Мимо прошел пожилой мужчина. «Может быть к нему? Отойду-ка я». И полицейский спустился вниз. Мозговой бросился к «волчку».
— Саша,— позвал он.— Это я — Родион. Александр Антонович застонал, приподнялся на локте. Через силу проговорил:
— Достань бумагу и карандаш... Передай всем коммунистам: Новиков предатель... Новиков предатель...— Он затих, силы покинули его.
Утром Шведова увезли на допрос.
В этот раз очной ставки с Новиковым не было. Майснера все же брало сомнение — действительно ли схваченный Гавриленко есть Шведов? Показания одного труса еще не доказательство. Выпустил его в город в на-дежде, что он встретит знакомых подпольщиков и скажет о них. А те, увидев Новикова, поймут, что слух об аресте ложный, и не станут скрываться.
Во время перерыва Александра Антоновича оставили в комнате с Потёминым.

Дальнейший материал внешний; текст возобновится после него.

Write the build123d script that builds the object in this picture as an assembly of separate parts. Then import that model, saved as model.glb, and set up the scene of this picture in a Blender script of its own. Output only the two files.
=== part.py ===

Переводчик долго молчал, поглядывая на арестованного, ходил от двери к столу. Шведов наблюдал за ним — у того был такой вид, будто он никак не может решиться на разговор. Наконец подошел к арестованному, участливо спросил:
— За что они так?
— А вы у них и узнайте. Один хлеб едите,— ответил подпольщик.
— Поперек горла стоит.
— Что же вас держит здесь?
— Надежда кому-нибудь помочь... Я сам из Куйбышева. Меня так и зовут здесь: Александр из Куйбышева. Попал в плен, узнали, что владею немецким. Вот и привлекли. Иногда удается облегчить судьбу схваченным,— полушепотом доверительно говорил Потёмин, поглядывая на дверь.
Александр Антонович почувствовал фальшь в словах переводчика. Вспомнил, с каким рвением тот обыскивал его в день ареста, и не поверил ни одному слову.

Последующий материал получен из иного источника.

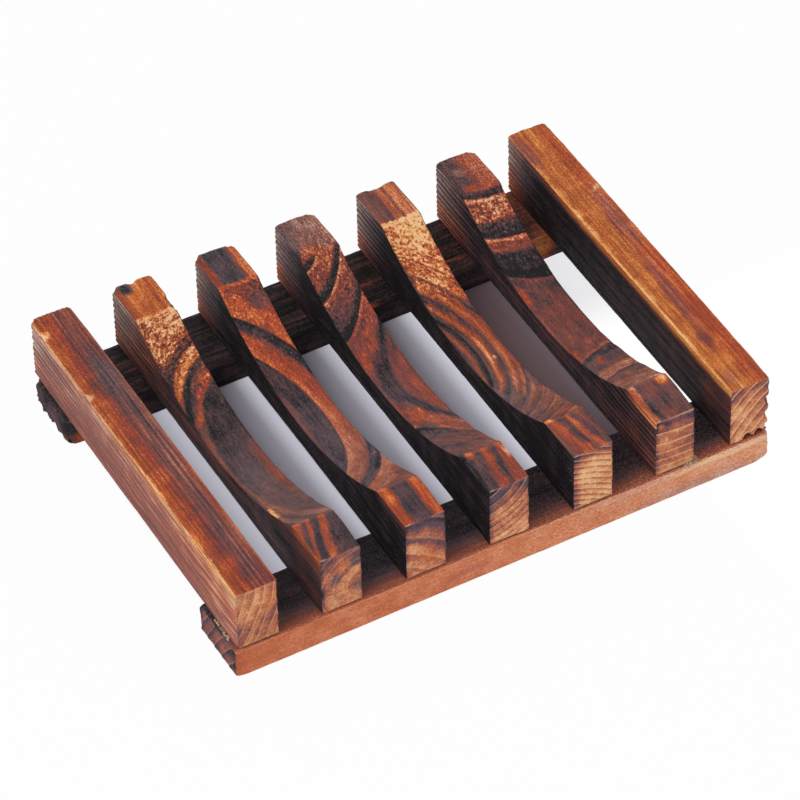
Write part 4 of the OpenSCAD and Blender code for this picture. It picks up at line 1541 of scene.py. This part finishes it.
def floor_paper():
    material, tree = new_material("floor_paper")
    rays = tree.node("ShaderNodeLightPath", output="Is Camera Ray")
    seen = rays.math("MAXIMUM", rays.part("Is Glossy Ray"))
    seen = seen.math("MAXIMUM", rays.part("Is Transmission Ray"))
    x, y, _ = tree.split(tree.node("ShaderNodeTexCoord", output="Object"))
    # How far a place lies outside the shade, then the painted shade: a lilac grey paper under the dish,
    # darker and rosier right of 30 mm, fading out from 34 mm to 48 mm.
    beside = (x.math("ABSOLUTE") - SHADE_HALF_LONG).math("MAXIMUM", 0.0)
    before = (y.math("ABSOLUTE") - SHADE_HALF_DEEP).math("MAXIMUM", 0.0)
    off = (beside * beside + before * before).math("SQRT")
    painted_shade_cover = tree.smooth(off, 0.008, 0.0) * tree.smooth(x, 0.048, 0.034)
    painted_shade_colour = tree.tint(tree.smooth(x, 0.026, 0.030), paint(186, 180, 194), paint(140, 116, 122))
    near = tree.tint(painted_shade_cover, paint(240, 238, 242), painted_shade_colour)
    colour = tree.tint(seen, paint(222, 222, 226), near)
    lit = tree.node("ShaderNodeBsdfDiffuse", inputs={"Color": colour})
    # Where the camera sees a glow: outside the shade, and on the right, but for some haze. On the right,
    # from 45 mm, the glow is painted light over the shade under the dish. In the shade the glow is a
    # little lilac.
    haze = tree.smooth(y, 0.002, 0.016) * 0.25
    beyond = tree.smooth(x, 0.041, 0.045) * (1 - haze)
    clear = (tree.smooth(off, 0.0, 0.007) * 0.97).math("MAXIMUM", beyond)
    cool = tree.tint(clear, paint(240, 240, 252), WHITE)
    glow = tree.node("ShaderNodeEmission", inputs={"Color": cool, "Strength": 1.0})
    fade = seen * tree.profile(x / MM, PAINTED_GAP_LIGHT).math("MAXIMUM", clear)
    shader = tree.node("ShaderNodeMixShader", inputs={0: fade, 1: lit, 2: glow})
    tree.close("ShaderNodeOutputMaterial", "Surface", shader)
    return material


floor_mesh = bpy.data.meshes.new("floor")
corners = [(-1, -1), (1, -1), (1, 1), (-1, 1)]
floor_mesh.from_pydata([(x * FLOOR_HALF, y * FLOOR_HALF, 0.0) for x, y in corners], [], [(0, 1, 2, 3)])
floor_mesh.materials.append(floor_paper())
floor = bpy.data.objects.new("floor", floor_mesh)
bpy.context.collection.objects.link(floor)
print("floor laid")

# %% [markdown]
# ## The light
# The light was soft and came from the left. One large soft lamp from there, a weaker one
# from the front and an even white world do the same, with soft edges to every shadow. They
# are set so that a colour on a level face renders about as it is written.

# %% Set the lamps and the world
WORLD_LIGHT = 0.5


def soft_lamp(name, spot, size, power):
    lamp = bpy.data.lights.new(name, "AREA")
    lamp.shape = "DISK"
    lamp.size = size
    lamp.energy = power
    holder = bpy.data.objects.new(name, lamp)
    holder.location = spot
    holder.rotation_euler = Vector(spot).to_track_quat("Z", "Y").to_euler()
    bpy.context.collection.objects.link(holder)


soft_lamp("key_lamp", (-0.75, -0.15, 1.25), 0.8, 8.5)
soft_lamp("fill_lamp", (0.6, -1.15, 0.7), 1.0, 4.5)
world = bpy.data.worlds.new("soft_white")
bpy.context.scene.world = world
world.use_nodes = True
world.node_tree.nodes.clear()
sky = Tree(world.node_tree)
rays = sky.node("ShaderNodeLightPath", output="Is Camera Ray")
seen = rays.math("MAXIMUM", rays.part("Is Transmission Ray"))
strength = WORLD_LIGHT + seen * (1 - WORLD_LIGHT)
sky_light = sky.node("ShaderNodeBackground", inputs={"Color": WHITE, "Strength": strength})
sky.close("ShaderNodeOutputWorld", "Surface", sky_light)
bpy.context.scene.view_settings.view_transform = "Standard"
print("stage set")

# %% [markdown]
# ## Sizes
# The dressed dish should fill the measured box. Only the glue passes it by more than a
# tenth of a millimetre, because its beads bulge out in front of the rail.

— Чепуха,— сказал он резко.
— Напрасно сомневаетесь. Я ведь вижу, вы не тот, за кого они вас принимают.
— Вот и скажите об этом своему начальству.
— Нет, нужно, чтобы кто-то из ваших близких побеспокоился. Может, они не знают, что вы здесь? Я бы передал...
Шведов ничего не ответил, он повернулся к окну и молчал до прихода следователя...
Десятого мая жена Оленчука передала Марии Анатольевне записку с сообщением об аресте командира. На следующий день из 11-й школы привезли в тюрьму и бросили в камеру, где сидела Мария Анатольевна, двух жительниц Иловайска. Ночью одна из них рассказывала:
— Я была с политическим через стенку... Его вчера привезли почти мертвым И до этого сильно били. С ним удалось кое-кому заговорить. Он предупредил: в общей камере есть предатель Новиков. Очень просил изничтожить изверга.
Мария Анатольевна заплакала, старуха подсела к ней, прислонила ее голову к себе и стала утешать:
— Ну чего ты, голубушка, убиваешься. Скольких они уже изничтожили, а люди все подымаются и подымаются. Сказывали: бьют наши супостатов, бежит Гитлер. Не мы, так дети наши свободными будут.